Sólo el día 12 sintieron las calles la protesta en favor del medio ambiente. A las 11 de la mañana, cientos de furgonetas de Gendarmes esperaban frente al Arco del triunfo a los manifestantes. Entonces sí se sintió una descomunal presencia de las fuerzas y cuerpos de seguridad de un Estado en alerta. En las salidas del metro los oficiales registraban bolsos y obligaban a quienes iban llegando a mostrar los abrigos.
Todos los accesos al lugar estaban bloqueados por furgonetas de antidisturbios. Alrededor de 15.000 personas confluyeron en una concentración contra la energía nuclear y el acuerdo que ese día se presentaba. No era la manifestación más multitudinaria en que nos habíamos encontrado, pero si aquella con mayor presencia policial. A las 15 horas había otra convocatoria aprobada por las instituciones, esta vez entre el Ayuntamiento y la Torre Eiffel. No se pudo evitar que quienes protestaban se desplazaran en masa entre un evento y otro. Al grito de «justicia climática» y «cambio de sistema, no cambio climático» los marchantes llegaron a cerrar la circulación del Pont d’léna durante más de hora y media. Esa misma tarde alrededor de cien personas quisieron generar un acto de protesta sorpresa, pero el intento fue frustrado por la actuación inmediata de aproximadamente el mismo número de policías.

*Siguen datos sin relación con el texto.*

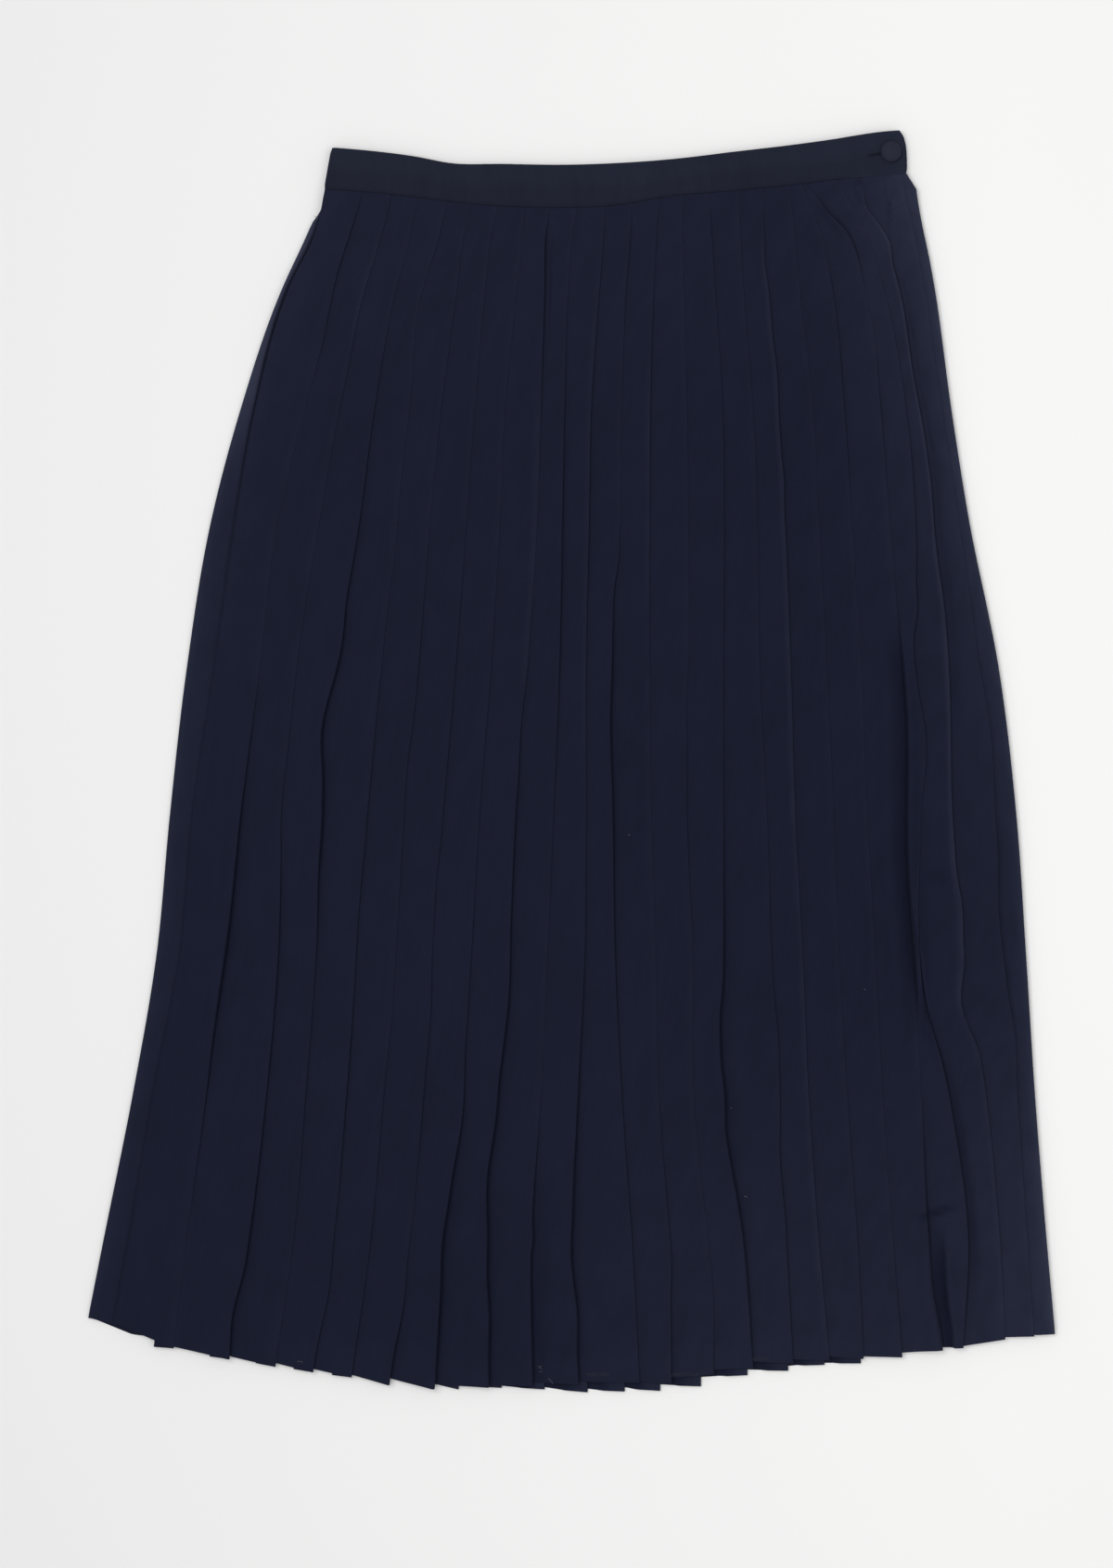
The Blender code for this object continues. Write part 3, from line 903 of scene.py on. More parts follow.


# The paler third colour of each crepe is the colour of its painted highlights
SKIRT_CREPE = Crepe(
    name="skirt_crepe",
    dark=(0.0060, 0.0078, 0.0201),
    light=(0.0078, 0.0098, 0.0243),
    painted_highlight=(0.0266, 0.0304, 0.0550),
)
BAND_CREPE = Crepe(
    name="band_crepe",
    dark=(0.0100, 0.0123, 0.0238),
    light=(0.0128, 0.0155, 0.0288),
    painted_highlight=(0.0266, 0.0304, 0.0550),
)
BUTTON_CREPE = Crepe(
    name="button_crepe",
    dark=(0.0165, 0.0195, 0.0335),
    light=(0.0210, 0.0240, 0.0395),
    painted_highlight=(0.0270, 0.0300, 0.0470),
)
PALE_THREAD = Thread("pale_thread", (0.050, 0.054, 0.080))
LINT = Thread("lint_fibre", (0.075, 0.080, 0.105))


def dress(piece: bpy.types.Object, finish: Any) -> None:
    """Give a piece its finish and let it ride on the skirt's one body.

    Args:
        piece: the piece.
        finish: its material.
    """
    piece.data.materials.append(finish)
    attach(piece, "root")
    LOG.info("%s: %d faces", piece.name, len(piece.data.polygons))


class Strip(NamedTuple):
    """Columns of a panel's grid: places, drops and heights by row and column, and their painted light."""

    x: np.ndarray
    drop: np.ndarray
    height: np.ndarray
    painted_light: np.ndarray


def dense_rows(count: int) -> np.ndarray:
    """Shares from 0 to 1 that lie three times closer together at the waistband, and closer at the hem.

    The rows' density falls off exponentially from both ends, with a bell where a crease crosses the
    front near its hem, and each row stands where the density's running sum reaches its number.

    Args:
        count: how many rows there are.

    Returns:
        The shares, rising.
    """
    fine = np.linspace(0.0, 1.0, 2001)
    density = 1.0 + Fade(2.2, 0.07).at(fine) + Fade(0.8, 0.04).at(1.0 - fine)
    density = density + 1.8 * bell(fine - 0.884, 0.014)
    summed = np.concatenate([[0.0], np.cumsum((density[1:] + density[:-1]) / 2)])
    return np.interp(np.linspace(0.0, summed[-1], count), summed, fine)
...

Al día siguiente debíamos volver al aeropuerto. Todo había terminado y aunque con una pesada sensación de falta de conclusión en la mochila tocaba regresar. De nuevo evitamos el autobús. Esta vez compartimos el coche de Raschid, de origen Tunecino, vive en París hace 18 años. Él sí estaba informado sobre la COP21, trabaja en un hotel que ha recibido en sus habitaciones a algunos participantes en la cumbre. Nos cuenta enseguida que él es musulmán y añade acto seguido que él cree que todos somos hermanos, «musulmanes, judíos, cristianos y todos, los que no tienen religión también, todos somos hermanos». En su opinión «tenemos problemas muy grandes en el mundo. Hay guerras, hay cambio climático, hay muchos problemas, pero también hay integración. Ahora está peor. Cuando hay ataques en cualquier lugar todo se pone peor».